# More "Gremlins"



## BBlackGoat05 (Feb 14, 2006)

Here's a question for you all... Had the goat moving at about 145mi/hr and (not that I could hear anything but the engine) the CD player went from playing a CD to "scan" mode of the CD's? I didn't notice it, of course until I slowed down. I know I didn't touch anything, unless I was convulsing in excitement!! Anyone else have anything like this happen? (I don't hit 145 that often due to the 5-0, lights, traffic, etc., but it was fun!)


----------



## JMVorbeck (Jun 1, 2005)

I think in your 2nd to 3rd gear romp your ape-like knuckles hit the buttons on the radio directly in front of the shifter. I have done it myself in an over-zealous shift.


----------



## BBlackGoat05 (Feb 14, 2006)

Thanks!! Although you did make me look twice at my knuckles!! :lol: 
Good explanation. Sorry bout the stupid question. It makes sense now!


----------



## jagyro (Feb 17, 2006)

Souds like you might have a loose connection on your radio. When your radio is removed and pushed back in, it does an auto scan as soon as its plugged back in. Just push in on it and that should fix your prob.
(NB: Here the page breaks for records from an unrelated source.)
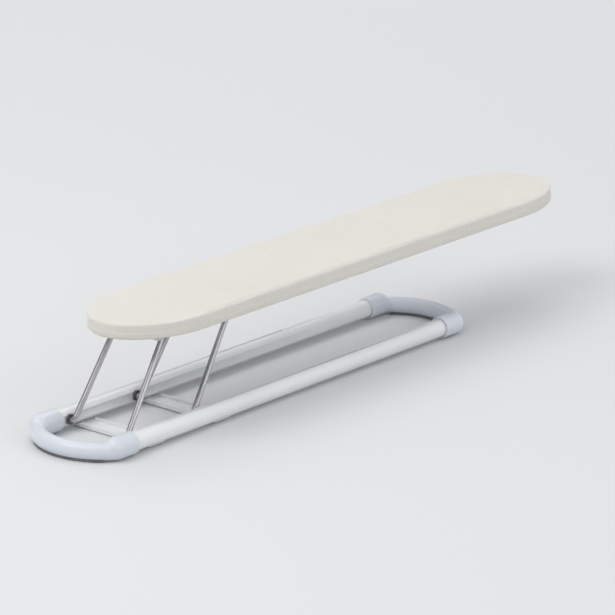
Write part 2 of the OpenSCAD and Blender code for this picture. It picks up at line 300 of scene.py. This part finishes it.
def cotton(name, colour, attribute, pitch=0.52 * MM):
    """Unbleached plain-weave cotton: slubby threads both ways, painted shade between them, husk flecks,
    faint press creases.
    """
    m = Recipe(name, Specular_IOR_Level=0.2, Sheen_Weight=0.25, Sheen_Roughness=0.45)
    cloth = m.position((1, 1, 1), attribute)
    u, v = m.split(cloth)[0], m.split(cloth)[1]
    wobble = m.calc("MULTIPLY", m.calc("SUBTRACT", m.noise(cloth, 70, 3), 0.5), 1.2 * pitch)
    weave = weave_height(m, m.calc("ADD", u, wobble), m.calc("ADD", v, wobble), pitch)
    slub_u = m.noise(m.position((28, 1500, 1), attribute), 1.0, 4, 0.62)
    slub_v = m.noise(m.position((1500, 28, 1), attribute), 1.0, 4, 0.62)
    slubs = m.calc("MULTIPLY", m.calc("ADD", slub_u, slub_v), 0.5)
    cloud = m.noise(cloth, 11, 4, 0.55)

    dark = [c * f for c, f in zip(colour, (0.86, 0.85, 0.83))]
    light = [min(1.0, c * f) for c, f in zip(colour, (1.05, 1.05, 1.06))]
    threads = m.blend(m.span(slubs, 0.38, 0.62, 0, 1), dark, light)
    # Painted shade: the weave's low hollows between the threads are darkened to 0.8 of the cloth's
    # colour.
    shaded_gaps = m.blend(m.span(weave, 0.15, 0.75, 0, 1), [c * 0.80 for c in colour], threads)
    base = m.blend(m.span(cloud, 0.35, 0.68, 0, 0.55), shaded_gaps, [c * 0.95 for c in colour])
    distance, chance = m.cells(m.position((1.0, 0.6, 1), attribute), 130)
    near = m.calc("LESS_THAN", distance, m.span(chance, 0.78, 1, 0.02, 0.045))
    husk = m.calc("MULTIPLY", near, m.calc("GREATER_THAN", chance, 0.78))
    m.set("Base Color", m.blend(m.calc("MULTIPLY", husk, 0.7), base, (0.22, 0.13, 0.07)))
    m.set("Roughness", m.span(weave, 0, 1, 0.96, 0.84))

    creases = m.relief(m.noise(m.position((9, 16, 1), attribute), 1.0, 3, 0.5), 0.0009, 0.5)
    lumps = m.relief(slubs, 0.00012, 0.8, creases)
    m.set("Normal", m.relief(weave, 0.00012, 0.9, lumps))
    return m.material


def felt():
    """Needled felt: matted fibres, soft and uneven."""
    m = Recipe("felt", Roughness=1.0, Sheen_Weight=0.5, Sheen_Roughness=0.6, Specular_IOR_Level=0.1)
    place = m.position()
    fibres = m.noise(m.position((1100, 350, 900)), 1.0, 5, 0.7)
    tufts = m.noise(place, 240, 3, 0.6)
    mixed = m.calc("MULTIPLY", m.calc("ADD", fibres, tufts), 0.5)
    m.set("Base Color", m.blend(m.span(mixed, 0.38, 0.62, 0, 1), (0.50, 0.48, 0.43), (0.72, 0.70, 0.65)))
    m.set("Normal", m.relief(mixed, 0.0004))
    return m.material


def ribbed_elastic():
    """Woven elastic: ribs across its length, painted shade in the troughs between them, and a matt white
    yarn.
    """
    m = Recipe("ribbed_elastic", Roughness=0.85, Sheen_Weight=0.3, Specular_IOR_Level=0.2)
    u, v = m.split(m.position((1, 1, 1), "cloth_uv"))[:2]
    rib = m.calc("SINE", m.calc("MULTIPLY", m.calc("ADD", u, v), 2 * math.pi / (0.9 * MM)))
    # Painted shade: the ribs' troughs are darker and their crests lighter, following the same height as
    # the bump.
    rib_height_and_shade = m.span(rib, -1, 1, 0, 1)
    m.set("Base Color", m.blend(rib_height_and_shade, (0.62, 0.61, 0.59), (0.82, 0.81, 0.79)))
    m.set("Normal", m.relief(rib_height_and_shade, 0.0002))
    return m.material


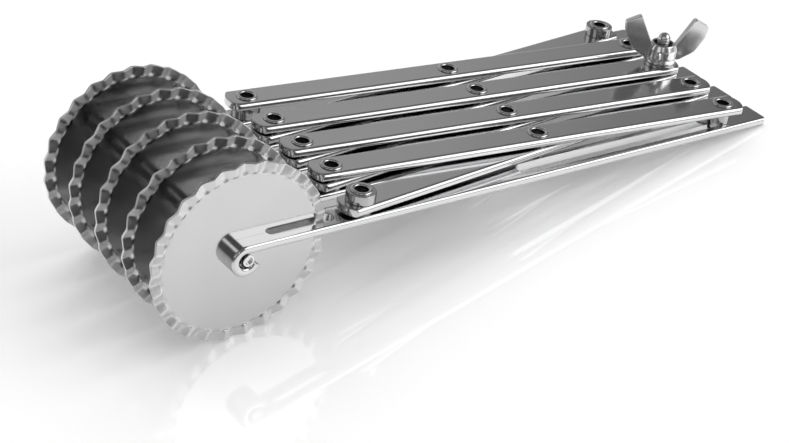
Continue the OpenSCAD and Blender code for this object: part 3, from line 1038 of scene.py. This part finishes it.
def build_pin(i):
    """Wheel pin i, fast in its arm's curl and cupped at both ends."""
    sizes = settings().turned
    reach = (PIN_HIGH.x - PIN_LOW.x) / 2
    floor = reach - sizes.pin_cup_depth
    half = [
        (PIN_R, reach, sizes.break_edge), (sizes.pin_cup, reach, sizes.break_edge / 2),
        (sizes.pin_cup, floor, sizes.break_edge), (0, floor, 0)]
    profile = rounded(half + [(r, -z, size) for r, z, size in reversed(half)])
    mesh = spin(profile, "rivet_steel", [(ARM_X[i], 0, 0)], ALONG_AXLE)
    add_piece(mesh, f"pin_{i}", f"arm_{i}", "rivet_steel", f"wheel_pin_{i}")


def mark_painted_shade(mesh, amount):
    """Marks the painted shade of the skin, from 0 to 1, by its place in the tool's level frame."""
    to_level = TOOL.inverted()
    painted_shade = mesh.attributes.new("painted_shade", "FLOAT", "POINT")
    for vertex, mark in zip(mesh.vertices, painted_shade.data):
        mark.value = amount(to_level @ vertex.co)


def off_axis(place, spot):
    """Distance of a place from the upright axis at a spot."""
    return (place.xy - Vector(spot).xy).length


def build_rivet(node, body):
    """Hollow rivet where its CAD node is."""
    low, high = level_box(node)
    # Painted shade in the bore: a little more than its radius, so that its whole wall is shaded
    spot, wall = middle_spot(node), BORE_R + 0.01 * MM
    mesh = spin(rivet_profile(low.z, high.z, radius(node)), "rivet_steel", [spot])
    mark_painted_shade(mesh, lambda place: float(off_axis(place, spot) < wall))
    add_piece(mesh, f"eyelet_{node}", body, "rivet_steel", node)


def build_ring(node, body, r_in):
    """Washer, collar or spacer where its CAD node is. A node of two washers gets both."""
    low, high = level_box(node)
    spans = [(low.z, high.z)]
    if "washers" in node:
        low_play, high_play = low.z - ARM_TOP, HIGH_Z - high.z
        spans = [(low.z, LOW_Z - low_play), (LOW_TOP + high_play, high.z)]
    meshes = []
    for z0, z1 in spans:
        widest = 0.3 * (z1 - z0)
        edge = min(settings().turned.break_edge, widest)
        profile = ring_profile(r_in, radius(node), z0, z1, edge)
        meshes.append(spin(profile, "washer_steel", [middle_spot(node)]))
    add_piece(joined(meshes), f"ring_{node}", body, "washer_steel", node)


# The clamp

def build_screw():
    """Clamping screw: a low head, a plain shank, a thread and a domed tip."""
    sizes = settings().clamp
    low, high = level_box("clamp_screw")
    head_r, head_top = radius("clamp_screw"), low.z + sizes.head_t
    shank_top = HIGH_Z + STRIP_T / 2
    dome_z = high.z - sizes.thread_r
    profile = rounded([
        (0, low.z, 0), (head_r - sizes.head_t / 2, low.z, 0.3 * MM),
        (head_r, low.z + sizes.head_t / 2, 0.2 * MM), (head_r, head_top, 0.15 * MM),
        (sizes.shank_r, head_top, 0), (sizes.shank_r, shank_top, 0)])
    rows_a_turn, runout_rows, dome_steps = 12, 6, 8
    rows = int((dome_z - shank_top) / sizes.thread_pitch * rows_a_turn)
    for k in range(rows + 1):
        share = min(1, (rows - k) / runout_rows)
        profile.append((sizes.thread_r, shank_top + (dome_z - shank_top) * k / rows, share))
    for step in range(1, dome_steps + 1):
        a = math.pi / 2 * step / dome_steps
        profile.append((sizes.thread_r * math.cos(a), dome_z + sizes.thread_r * math.sin(a)))
    mesh = spin(
        profile, "nut_steel", [middle_spot("clamp_screw")], lathe="threaded_screw",
        pitch=sizes.thread_pitch, depth=sizes.thread_depth)
    # Painted shade on the screw below its dome, where it stands in the nut's hollow crown
    full_depth, full_share = 1.5 * MM, 0.75
    mark_painted_shade(
        mesh, lambda place: full_share * max(0, min(1, (dome_z - place.z) / full_depth)))
    add_piece(mesh, "screw", "upper_bar_2", "nut_steel", "clamp_screw")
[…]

If not reset it by pulling it out completely and check your connections, then reinstall.


----------



## Dragon 32 (Jan 27, 2006)

? not that I've done this, but I heard that a person got there GTO up tp 125mph at which time a little circle appeared on the digital speedo around the 125, what's this ???


----------



## lotaguts (Jan 17, 2006)

sounds like the overspeed warning to me.


----------



## BBlackGoat05 (Feb 14, 2006)

:agree 

Probably the overspeed


----------



## Justice (Oct 9, 2005)

Yeah, it's the overspeed indicator. I set mine to 90 since I like to drive conservatively. It's a good way to remind me that I'm approching jailtime speeds.


----------